Pakistan opened two plants this year which produce about 1/4 of the power that the Navajo Generating Station did. On the plus side I'm guessing it cleaner then the Arizona plant.

Coal Isn't Dead. China Proves It
from article:
"For production, China’s December coal output was 2.1% higher than it was in 2017, hitting the highest level in over three years. The country started up new mines last year and then ramped up production to meet high winter demand.

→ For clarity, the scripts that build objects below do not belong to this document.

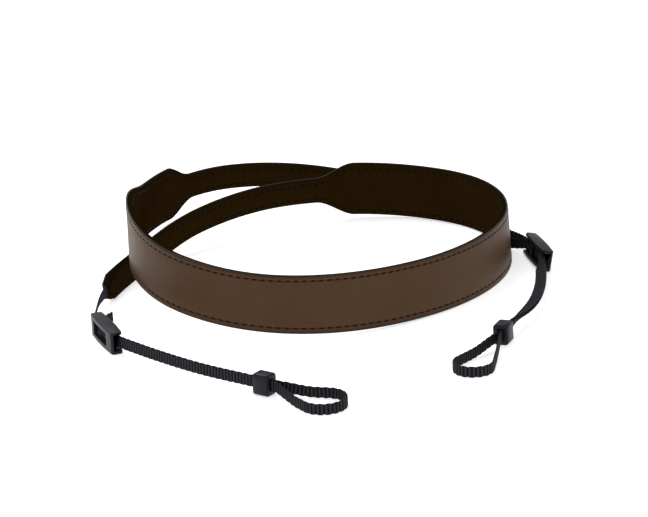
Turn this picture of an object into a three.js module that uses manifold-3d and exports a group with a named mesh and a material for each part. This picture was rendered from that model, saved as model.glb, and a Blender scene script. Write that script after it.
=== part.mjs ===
// A leather camera neck strap that stands on edge in a loose ring. Millimetres, +Z up, the floor at z = 0.
import * as THREE from "three";
import { mergeVertices } from "three/addons/utils/BufferGeometryUtils.js";
import Module from "manifold-3d";

// Leather. The length runs from tab tip to tab tip, and each tail's from its tab tip to its taper.
const leatherLength = 1120;
const bandWidth = 34.8;
const tailWidth = 16.4;
const tailLength = 208;
const taperLength = 26;
const outerThickness = 1.2;
const outerEdgeRoll = 0.6;
const liningThickness = 2.7;
const liningInset = 0.4;
const liningEdgeRoll = 0.5;
const seamInset = 3.3;
const seamWidth = 1;
const seamDepth = 0.4;
const crownRise = 0.3;
const crownRun = 3;
const crossingClearance = 1.5;

// Tabs. The webbing is held in a pocket of the lining, with a wall on either side of it.
const tabHold = 14;
const tabChamfer = 8;
const tabWall = 1.2;

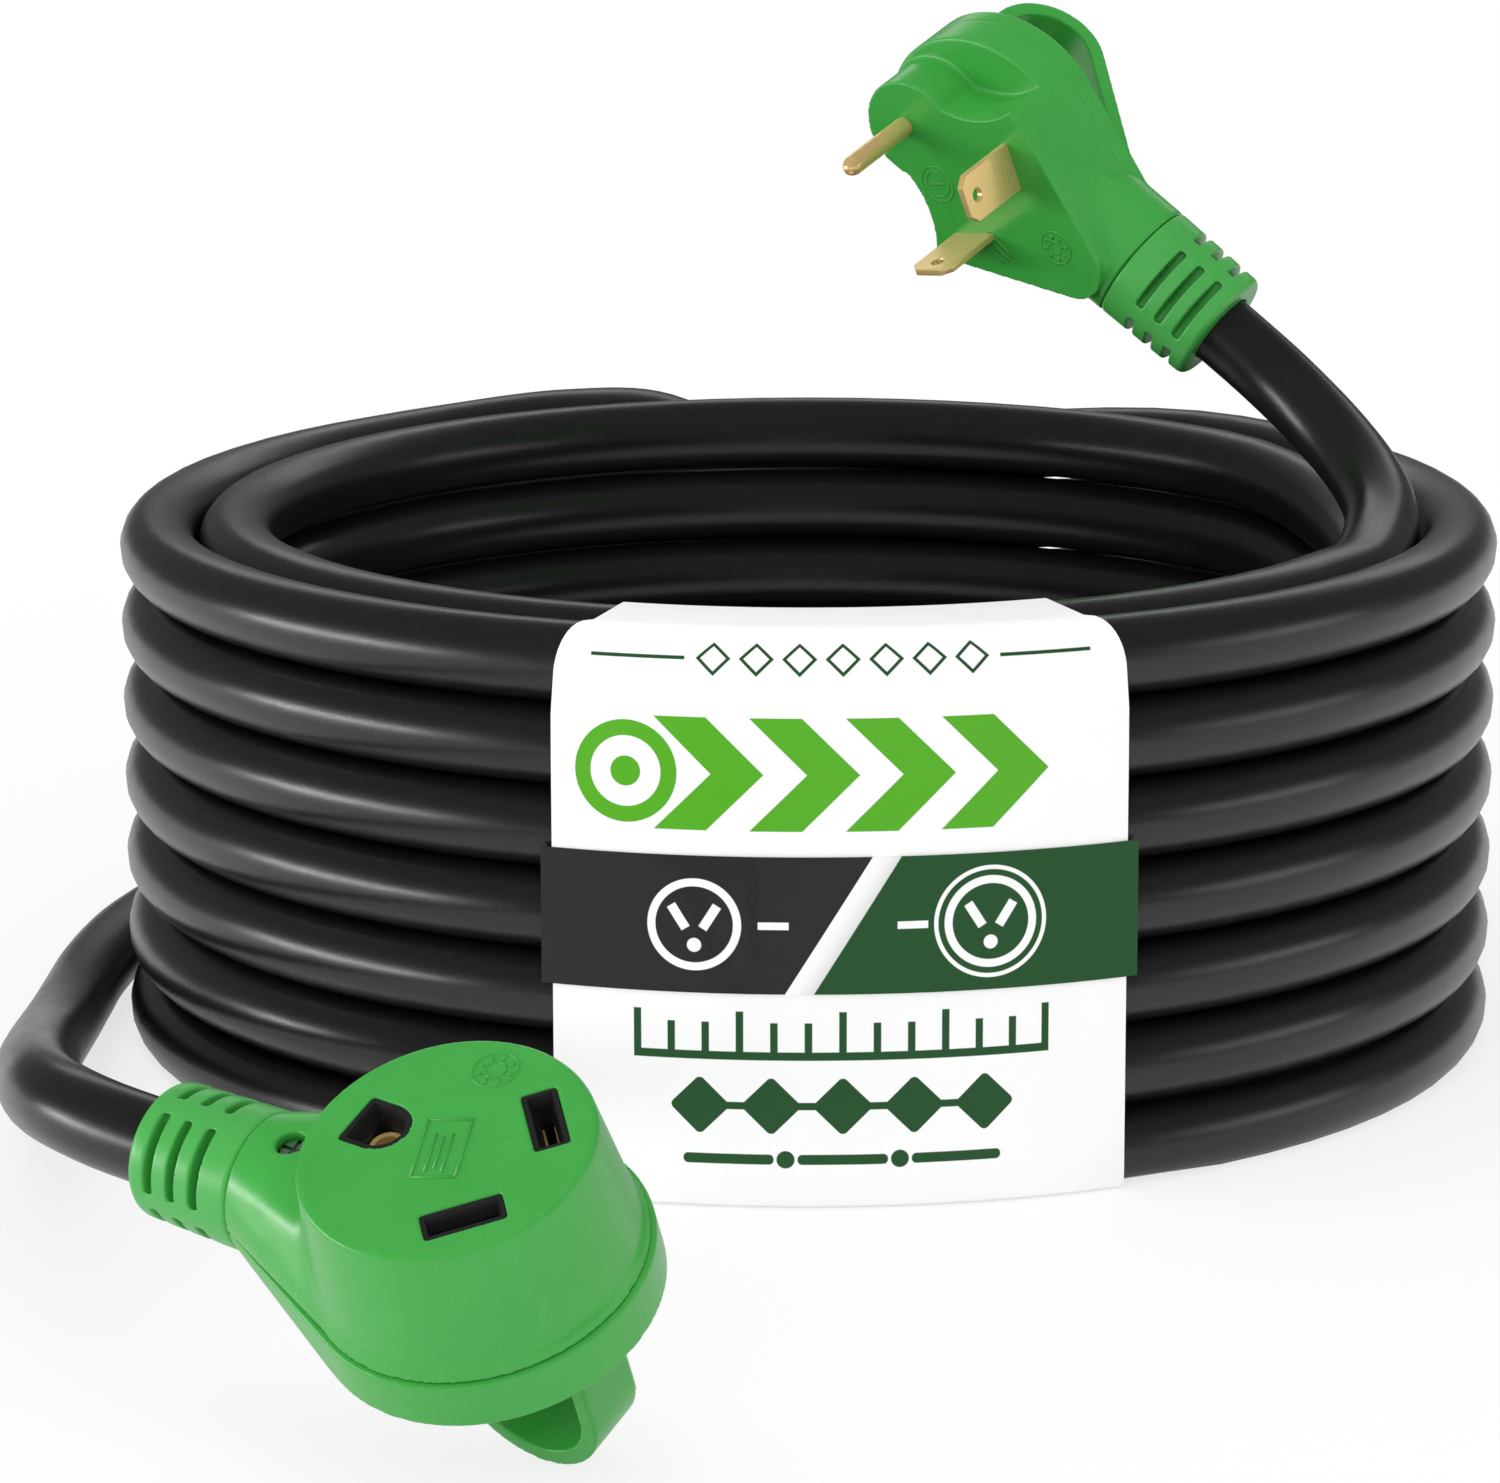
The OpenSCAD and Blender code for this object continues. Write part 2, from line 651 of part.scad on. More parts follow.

Due to domestic gas supply shortages in recent years, China has been softening its stance to displace coal heating with natural gas.

China approved nearly $6.7 billion worth of new coal mining projects in 2018, and production increased 5.2% to 3.55 billion tonnes."


"For example, Carbon Brief reported last summer that China quietly has 210,000 MW of new coal capacity in the works, or nearly a 25% expansion."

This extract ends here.